Nenhum pesquisador até hoje, ao que eu saiba, se deu ao trabalho de catalogá-los pelo país afora. Seria uma tarefa que demandaria uma grande equipe nos moldes das pesquisas do IBGE.
Imagine-se a publicação em vida desses anônimos, rotulados de poeta menores. Causaria, por certo uma convulsão social, pois nenhum deles , em vida, se sentiria poeta menor. Portanto, afigura-se-me paradoxal o registro deles em vida, já que haveria a possibilidade de criar sérios constrangimentos e melindres de natureza bairrista. A publicação teria que ser mesmo póstuma. Alguns deles, de tão anônimos, nem mesmo chegariam ao conhecimento do historiador. Todavia, não se pode negar que a existência deles sirva para ensejar uma visão global da produção marginal,2 material farto e útil para a sociologia da literatura. As gráficas e tipografias espalhadas pelos quatro cantos do país seriam indicações certas para a coleta de informações sobre esses poetas menores.
Entretanto, alguns desses poetas se julgam ingenuamente com talento e dignos de publicação. Abrimos-lhes as primeiras páginas e ali vamos seguramente encontrar o déjá vu : os habituais acrósticos, as dores amorosas, versos às flores, o canto aos símbolos nacionais, os versos à natureza, e frequentemente o clássico lugar-comum: os poemas sobre o amor, correspondido ou não, as palavras adocicadas, com rimas, estrofes, a linguagem correta, a métrica certinha, tudo segundo o emparedamento tradicionalista do tipo romântico (mais frequente), simbolista ou parnasiano, que pensa que Poesia se faz apenas de rimas, métrica, estrofe, algum ritmo, sentimentos de boa intenção ou palavras de efeito. Nada tão distante da Poesia. ,
Notas:
1. Ver SOUSA DANTAS, José Maria de. Discurso poético e Discurso não-poético, in: SOUSA DANTAS, Jose Maria de. Didática da literatura. Rio de Janeiro: Editora Forense Universitária, 1982, p. 18.

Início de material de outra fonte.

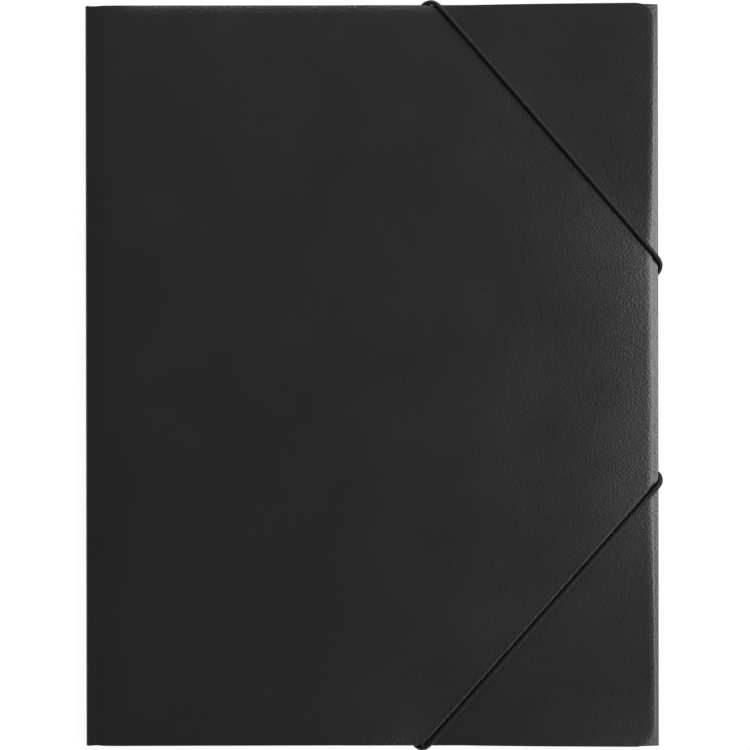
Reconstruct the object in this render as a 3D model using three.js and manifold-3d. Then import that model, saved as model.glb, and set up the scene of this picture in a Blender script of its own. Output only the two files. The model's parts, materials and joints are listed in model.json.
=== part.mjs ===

2.Emprego o termo “marginal” aqui no sentido de publicar uma obra sem as exigências de fichas catalogação nos órgãos competentes, i. e., trata-se de publicações particulares em gráficas ou tipografias. O termo, neste contexto, nada tem a ver com poesia marginal, ou ficção marginal, que são formas literárias diferentes e já bem conceituadas teoricamente.